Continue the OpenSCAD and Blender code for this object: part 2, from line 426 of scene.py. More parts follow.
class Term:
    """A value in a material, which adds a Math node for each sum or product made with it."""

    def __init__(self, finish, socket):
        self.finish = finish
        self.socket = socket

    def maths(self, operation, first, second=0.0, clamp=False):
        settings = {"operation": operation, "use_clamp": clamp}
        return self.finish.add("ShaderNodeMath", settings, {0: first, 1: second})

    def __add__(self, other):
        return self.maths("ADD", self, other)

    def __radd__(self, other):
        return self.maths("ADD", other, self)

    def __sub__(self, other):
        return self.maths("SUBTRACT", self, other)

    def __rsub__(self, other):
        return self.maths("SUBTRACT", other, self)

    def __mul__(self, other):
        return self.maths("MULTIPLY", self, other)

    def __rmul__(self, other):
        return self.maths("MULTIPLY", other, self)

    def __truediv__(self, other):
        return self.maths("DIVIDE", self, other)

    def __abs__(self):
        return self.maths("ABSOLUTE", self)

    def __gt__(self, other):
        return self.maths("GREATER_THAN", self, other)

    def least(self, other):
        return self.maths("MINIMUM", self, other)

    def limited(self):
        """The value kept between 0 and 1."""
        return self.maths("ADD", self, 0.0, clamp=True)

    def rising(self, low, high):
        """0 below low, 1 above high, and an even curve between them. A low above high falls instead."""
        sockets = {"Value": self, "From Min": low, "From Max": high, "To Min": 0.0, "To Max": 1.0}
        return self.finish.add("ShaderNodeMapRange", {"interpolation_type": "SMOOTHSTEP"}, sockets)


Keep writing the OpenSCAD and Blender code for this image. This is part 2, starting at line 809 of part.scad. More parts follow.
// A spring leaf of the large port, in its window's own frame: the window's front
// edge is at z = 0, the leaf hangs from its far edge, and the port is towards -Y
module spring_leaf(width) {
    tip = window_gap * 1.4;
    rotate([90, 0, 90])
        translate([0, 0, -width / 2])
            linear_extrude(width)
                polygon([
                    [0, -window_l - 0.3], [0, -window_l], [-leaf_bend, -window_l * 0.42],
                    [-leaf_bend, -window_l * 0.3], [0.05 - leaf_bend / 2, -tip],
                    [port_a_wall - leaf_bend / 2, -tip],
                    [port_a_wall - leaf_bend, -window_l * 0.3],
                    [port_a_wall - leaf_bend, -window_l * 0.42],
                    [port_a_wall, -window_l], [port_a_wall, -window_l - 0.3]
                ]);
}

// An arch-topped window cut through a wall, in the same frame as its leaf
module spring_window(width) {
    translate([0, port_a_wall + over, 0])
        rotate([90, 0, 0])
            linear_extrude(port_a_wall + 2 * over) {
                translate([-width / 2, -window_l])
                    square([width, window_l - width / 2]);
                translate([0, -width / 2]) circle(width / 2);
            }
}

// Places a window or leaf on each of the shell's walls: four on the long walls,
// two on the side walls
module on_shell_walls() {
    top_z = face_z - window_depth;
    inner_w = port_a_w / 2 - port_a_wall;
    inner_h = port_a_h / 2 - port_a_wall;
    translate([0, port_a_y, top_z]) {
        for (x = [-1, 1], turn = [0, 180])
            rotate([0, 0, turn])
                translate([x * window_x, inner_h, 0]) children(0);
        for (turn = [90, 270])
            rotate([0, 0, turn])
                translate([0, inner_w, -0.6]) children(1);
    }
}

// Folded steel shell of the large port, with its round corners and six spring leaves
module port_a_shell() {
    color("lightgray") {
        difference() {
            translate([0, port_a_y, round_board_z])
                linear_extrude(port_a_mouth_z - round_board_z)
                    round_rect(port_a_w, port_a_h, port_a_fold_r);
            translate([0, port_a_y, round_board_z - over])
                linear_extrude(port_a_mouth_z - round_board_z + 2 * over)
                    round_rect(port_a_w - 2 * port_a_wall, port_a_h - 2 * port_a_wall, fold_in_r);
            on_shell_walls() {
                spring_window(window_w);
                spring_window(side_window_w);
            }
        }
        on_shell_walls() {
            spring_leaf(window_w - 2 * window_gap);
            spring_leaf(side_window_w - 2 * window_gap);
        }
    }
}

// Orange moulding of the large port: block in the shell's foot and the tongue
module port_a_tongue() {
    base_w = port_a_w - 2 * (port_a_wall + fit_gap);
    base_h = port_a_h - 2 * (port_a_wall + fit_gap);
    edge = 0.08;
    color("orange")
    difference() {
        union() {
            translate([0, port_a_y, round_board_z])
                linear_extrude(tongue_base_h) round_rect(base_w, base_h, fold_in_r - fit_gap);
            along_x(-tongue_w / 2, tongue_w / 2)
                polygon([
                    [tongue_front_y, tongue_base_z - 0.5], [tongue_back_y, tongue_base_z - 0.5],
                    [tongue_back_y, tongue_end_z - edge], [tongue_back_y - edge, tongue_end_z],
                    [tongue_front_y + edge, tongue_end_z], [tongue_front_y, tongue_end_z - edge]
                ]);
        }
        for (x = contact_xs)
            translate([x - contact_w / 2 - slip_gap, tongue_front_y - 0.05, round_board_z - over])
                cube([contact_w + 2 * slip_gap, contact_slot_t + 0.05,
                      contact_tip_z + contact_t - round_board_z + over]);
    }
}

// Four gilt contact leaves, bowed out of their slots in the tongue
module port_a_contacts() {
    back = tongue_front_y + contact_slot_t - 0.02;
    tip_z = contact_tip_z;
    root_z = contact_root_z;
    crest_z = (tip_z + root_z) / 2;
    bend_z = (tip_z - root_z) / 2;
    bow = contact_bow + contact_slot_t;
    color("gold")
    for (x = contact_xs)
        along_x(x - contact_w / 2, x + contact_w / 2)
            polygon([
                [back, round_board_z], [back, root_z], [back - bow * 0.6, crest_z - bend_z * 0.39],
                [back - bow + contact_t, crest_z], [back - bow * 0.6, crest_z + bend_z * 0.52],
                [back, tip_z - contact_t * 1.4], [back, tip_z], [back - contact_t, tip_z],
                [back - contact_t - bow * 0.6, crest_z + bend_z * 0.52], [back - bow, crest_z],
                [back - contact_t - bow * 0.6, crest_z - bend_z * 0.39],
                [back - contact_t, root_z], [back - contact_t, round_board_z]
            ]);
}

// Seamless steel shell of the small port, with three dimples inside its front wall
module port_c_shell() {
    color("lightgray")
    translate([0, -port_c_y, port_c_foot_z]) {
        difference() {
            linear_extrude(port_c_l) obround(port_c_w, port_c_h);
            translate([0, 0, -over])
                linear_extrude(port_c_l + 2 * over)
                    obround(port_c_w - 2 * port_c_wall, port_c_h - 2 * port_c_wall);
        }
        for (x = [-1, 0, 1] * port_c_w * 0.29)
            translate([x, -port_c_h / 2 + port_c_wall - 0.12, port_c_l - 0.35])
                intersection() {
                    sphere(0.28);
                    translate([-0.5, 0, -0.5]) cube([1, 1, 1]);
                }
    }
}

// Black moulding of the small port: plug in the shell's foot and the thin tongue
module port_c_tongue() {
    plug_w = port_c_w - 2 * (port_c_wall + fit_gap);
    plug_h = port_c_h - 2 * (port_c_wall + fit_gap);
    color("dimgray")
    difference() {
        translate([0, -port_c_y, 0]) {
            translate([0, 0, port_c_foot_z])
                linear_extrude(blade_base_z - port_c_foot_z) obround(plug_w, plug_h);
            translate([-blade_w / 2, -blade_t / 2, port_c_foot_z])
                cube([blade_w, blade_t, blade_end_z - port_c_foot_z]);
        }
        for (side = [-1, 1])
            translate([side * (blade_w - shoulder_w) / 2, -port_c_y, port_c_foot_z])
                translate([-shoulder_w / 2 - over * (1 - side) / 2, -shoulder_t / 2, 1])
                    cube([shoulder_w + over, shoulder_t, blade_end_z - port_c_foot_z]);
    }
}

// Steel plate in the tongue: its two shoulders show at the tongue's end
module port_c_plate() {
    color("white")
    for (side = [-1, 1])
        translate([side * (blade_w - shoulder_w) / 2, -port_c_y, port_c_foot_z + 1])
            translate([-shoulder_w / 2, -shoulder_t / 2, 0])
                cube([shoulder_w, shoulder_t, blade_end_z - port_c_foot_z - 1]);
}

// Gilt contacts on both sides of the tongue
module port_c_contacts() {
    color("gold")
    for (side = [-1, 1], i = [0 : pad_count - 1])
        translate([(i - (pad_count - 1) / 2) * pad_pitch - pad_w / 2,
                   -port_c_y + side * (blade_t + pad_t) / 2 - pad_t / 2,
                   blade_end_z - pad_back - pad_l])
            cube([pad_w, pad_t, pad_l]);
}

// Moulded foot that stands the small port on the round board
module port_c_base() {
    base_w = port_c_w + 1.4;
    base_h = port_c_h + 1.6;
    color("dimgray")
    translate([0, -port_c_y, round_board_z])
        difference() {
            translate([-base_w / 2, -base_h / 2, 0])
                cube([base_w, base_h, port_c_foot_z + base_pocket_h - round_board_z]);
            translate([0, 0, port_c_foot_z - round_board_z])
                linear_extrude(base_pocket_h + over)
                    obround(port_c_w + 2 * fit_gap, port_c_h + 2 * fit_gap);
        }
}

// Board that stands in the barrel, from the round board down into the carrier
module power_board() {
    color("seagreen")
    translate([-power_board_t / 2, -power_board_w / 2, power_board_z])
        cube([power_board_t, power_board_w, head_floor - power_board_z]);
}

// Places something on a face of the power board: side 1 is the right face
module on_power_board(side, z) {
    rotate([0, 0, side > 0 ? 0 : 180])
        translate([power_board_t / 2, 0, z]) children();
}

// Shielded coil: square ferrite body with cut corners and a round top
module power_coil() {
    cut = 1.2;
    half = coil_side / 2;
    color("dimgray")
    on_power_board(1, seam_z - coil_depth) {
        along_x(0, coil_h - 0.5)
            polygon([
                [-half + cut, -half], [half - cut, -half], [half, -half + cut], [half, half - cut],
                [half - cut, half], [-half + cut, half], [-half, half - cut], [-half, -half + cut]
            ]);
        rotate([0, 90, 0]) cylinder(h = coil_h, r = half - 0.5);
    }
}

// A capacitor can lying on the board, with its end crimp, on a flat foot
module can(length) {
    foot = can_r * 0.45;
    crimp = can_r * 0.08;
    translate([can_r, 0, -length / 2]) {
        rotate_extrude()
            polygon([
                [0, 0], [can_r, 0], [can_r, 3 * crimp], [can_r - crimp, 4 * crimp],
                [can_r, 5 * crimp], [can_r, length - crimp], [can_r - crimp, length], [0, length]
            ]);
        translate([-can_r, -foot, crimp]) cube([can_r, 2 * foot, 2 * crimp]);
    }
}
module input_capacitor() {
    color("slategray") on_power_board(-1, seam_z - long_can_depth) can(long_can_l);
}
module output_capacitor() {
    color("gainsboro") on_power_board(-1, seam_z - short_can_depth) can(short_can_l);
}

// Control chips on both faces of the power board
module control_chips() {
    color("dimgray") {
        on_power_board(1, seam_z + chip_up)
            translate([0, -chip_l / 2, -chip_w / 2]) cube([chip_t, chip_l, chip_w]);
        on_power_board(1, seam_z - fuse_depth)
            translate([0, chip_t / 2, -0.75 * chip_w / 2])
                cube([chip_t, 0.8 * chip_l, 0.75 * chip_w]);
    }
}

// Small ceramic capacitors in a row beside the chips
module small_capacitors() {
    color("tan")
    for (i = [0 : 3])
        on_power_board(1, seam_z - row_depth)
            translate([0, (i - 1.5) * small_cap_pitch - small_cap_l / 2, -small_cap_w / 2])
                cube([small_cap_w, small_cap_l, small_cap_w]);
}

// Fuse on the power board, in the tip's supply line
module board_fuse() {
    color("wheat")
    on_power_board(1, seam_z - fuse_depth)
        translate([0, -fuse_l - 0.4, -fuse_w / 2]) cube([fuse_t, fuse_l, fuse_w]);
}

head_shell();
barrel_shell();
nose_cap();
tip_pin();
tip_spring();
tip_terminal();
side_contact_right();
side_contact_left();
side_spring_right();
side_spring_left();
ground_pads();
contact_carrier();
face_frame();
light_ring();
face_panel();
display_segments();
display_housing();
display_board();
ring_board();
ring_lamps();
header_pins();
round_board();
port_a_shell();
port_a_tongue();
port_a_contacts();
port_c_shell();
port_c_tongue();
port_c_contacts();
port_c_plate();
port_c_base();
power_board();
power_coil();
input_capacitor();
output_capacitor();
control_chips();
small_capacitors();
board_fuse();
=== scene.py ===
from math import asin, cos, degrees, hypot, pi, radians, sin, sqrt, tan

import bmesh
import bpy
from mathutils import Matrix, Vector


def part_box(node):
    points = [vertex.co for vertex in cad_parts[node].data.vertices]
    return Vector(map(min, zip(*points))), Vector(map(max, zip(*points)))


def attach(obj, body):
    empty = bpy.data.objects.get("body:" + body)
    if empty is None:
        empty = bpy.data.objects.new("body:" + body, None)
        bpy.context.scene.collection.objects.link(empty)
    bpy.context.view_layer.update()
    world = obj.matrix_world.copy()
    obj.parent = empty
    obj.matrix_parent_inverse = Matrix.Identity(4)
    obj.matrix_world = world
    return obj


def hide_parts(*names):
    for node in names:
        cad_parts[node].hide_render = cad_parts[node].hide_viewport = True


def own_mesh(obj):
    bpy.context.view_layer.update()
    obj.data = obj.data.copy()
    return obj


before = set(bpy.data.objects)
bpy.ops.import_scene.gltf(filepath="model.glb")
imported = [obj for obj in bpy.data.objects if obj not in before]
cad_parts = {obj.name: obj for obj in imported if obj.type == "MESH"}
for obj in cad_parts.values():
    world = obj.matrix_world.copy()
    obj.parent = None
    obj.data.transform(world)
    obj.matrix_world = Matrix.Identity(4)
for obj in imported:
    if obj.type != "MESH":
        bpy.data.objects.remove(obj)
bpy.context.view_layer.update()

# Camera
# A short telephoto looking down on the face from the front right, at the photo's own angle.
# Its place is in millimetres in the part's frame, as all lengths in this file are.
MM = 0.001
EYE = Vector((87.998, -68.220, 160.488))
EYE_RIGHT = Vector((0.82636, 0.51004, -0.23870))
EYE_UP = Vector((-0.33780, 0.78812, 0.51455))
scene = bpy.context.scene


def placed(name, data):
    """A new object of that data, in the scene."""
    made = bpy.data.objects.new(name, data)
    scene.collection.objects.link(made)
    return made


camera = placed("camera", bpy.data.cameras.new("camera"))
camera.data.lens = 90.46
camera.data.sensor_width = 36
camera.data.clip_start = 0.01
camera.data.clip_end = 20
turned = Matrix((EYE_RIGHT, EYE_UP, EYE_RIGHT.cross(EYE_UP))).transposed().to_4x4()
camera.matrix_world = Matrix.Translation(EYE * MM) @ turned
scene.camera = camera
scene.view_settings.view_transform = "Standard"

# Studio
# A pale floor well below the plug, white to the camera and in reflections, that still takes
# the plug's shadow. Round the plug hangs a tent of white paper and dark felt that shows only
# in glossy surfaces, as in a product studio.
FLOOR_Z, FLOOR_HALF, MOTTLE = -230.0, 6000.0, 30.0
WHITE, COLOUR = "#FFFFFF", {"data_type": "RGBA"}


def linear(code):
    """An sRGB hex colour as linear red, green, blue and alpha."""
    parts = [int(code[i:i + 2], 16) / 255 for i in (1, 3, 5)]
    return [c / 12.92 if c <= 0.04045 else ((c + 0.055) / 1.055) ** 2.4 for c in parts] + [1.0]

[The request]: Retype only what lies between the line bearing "ring_lamps();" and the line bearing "obj.matrix_world = world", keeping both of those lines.

[Written solution]:
ring_lamps();
header_pins();
round_board();
port_a_shell();
port_a_tongue();
port_a_contacts();
port_c_shell();
port_c_tongue();
port_c_contacts();
port_c_plate();
port_c_base();
power_board();
power_coil();
input_capacitor();
output_capacitor();
control_chips();
small_capacitors();
board_fuse();
=== scene.py ===
from math import asin, cos, degrees, hypot, pi, radians, sin, sqrt, tan

import bmesh
import bpy
from mathutils import Matrix, Vector


def part_box(node):
    points = [vertex.co for vertex in cad_parts[node].data.vertices]
    return Vector(map(min, zip(*points))), Vector(map(max, zip(*points)))


def attach(obj, body):
    empty = bpy.data.objects.get("body:" + body)
    if empty is None:
        empty = bpy.data.objects.new("body:" + body, None)
        bpy.context.scene.collection.objects.link(empty)
    bpy.context.view_layer.update()
    world = obj.matrix_world.copy()
    obj.parent = empty
    obj.matrix_parent_inverse = Matrix.Identity(4)
    obj.matrix_world = world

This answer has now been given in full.